La statua è stata restaurata per la seconda volta nel 2008, grazie al parroco Don Andrea e al restauratore Umberto Berrino. Dall’ultimo restauro è emerso che la statua era di origine settecentesca; l’ignoto artista che la creò doveva far parte della scuola napoletana.
Martina Carannante
Ringraziamenti & Riferimenti
Le fonti del primo restauro sono appunti dettati da Don Salvatore a mia mamma, in una delle sue ultime visite; altri ricordi vengono da Paolo Mazzella, figlio di Alberico e da mio nonno Aldo.
paolomazzella
17 Marzo 2012 at 21:55
Un elogio a te, cara Martina. Ho letto a mio padre quanto da te sopra scritto, e dopo un sospiro dettato dai ricordi suscitati, mi ha catapultato a ritroso nel fantastici anni cinquanta. Onestamente se avessi la possibilità di viaggiare nel tempo, certamente sceglierei proprio quel periodo. Dai racconti, dalle foto, emerge la bella e meravigliosa Ponza, quella “vera”, dove tutti erano presi a lavorare, ad inventarsi un qualcosa da fare, per potersi permettere un boccone in piu’ da portare a casa.

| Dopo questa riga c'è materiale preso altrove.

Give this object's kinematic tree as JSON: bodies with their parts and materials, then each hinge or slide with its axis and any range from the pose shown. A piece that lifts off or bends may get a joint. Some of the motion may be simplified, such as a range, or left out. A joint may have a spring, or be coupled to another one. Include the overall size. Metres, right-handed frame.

Alberico, mio padre spesso mi racconta dei bei momenti che trascorreva con l’amico Aldo, Generoso, e molti altri ancora. Tra i tanti racconti, gira e rigira si arriva sempre alla festa di San Giuseppe. Evento che dava la possibilità ai giovani di allora di poter stare insieme alle signorine del tempo, di indossare il vestito buono. Addirittura uscivano da casa in ciabatte, ma prima di raggiungere la Loggia che porta alla piazzetta della chiesa, dietro le parracine, indossavano le scarpe della festa, lontano dagli occhi indiscreti, lasciando le pantofole negli interstizi della parracina stessa. Il ‘concertino’ si svolgeva sopra un approssimato palchetto, fatto con delle tavole poggiate sui fusti dei carburanti. In molte occasione la serata veniva rallegrata dai racconti di Gennaro Mazzella, allora Direttore delle Poste. Oggi la festa si è evoluta moltissimo, ma conserviamo nella piccola, splendida chiesetta a Lui dedicata, la statua di allora, sempre quella. Personalmente ho fatto parte del comitato della Festa per circa 25 anni. Sono entrato per gioco, ma qualcosa mi ha catturato il cuore. Spero che San Giuseppe continui a rapire altri giovani, in modo da non far perdere questa festa ormai ben conosciuta e con una sua vita, una storia.
Evviva San Giuseppe.
Paolo Mazzella
francesca iacono
19 Marzo 2012 at 21:47
I lavori della chiesa di San Giuseppe iniziarono nel 1828 ma furono interrotti per moltissimi anni.
Il mio antenato Don Antonino Conte si prodigò per farli riprendere ma la chiesa fu ultimata solo nel 1895.
Fu benedetta dall’arcivescovo Monsignor Francesco Niola il 21 giugno 1895.
A Don Antonino Conte fu affidata la cura della parrocchia.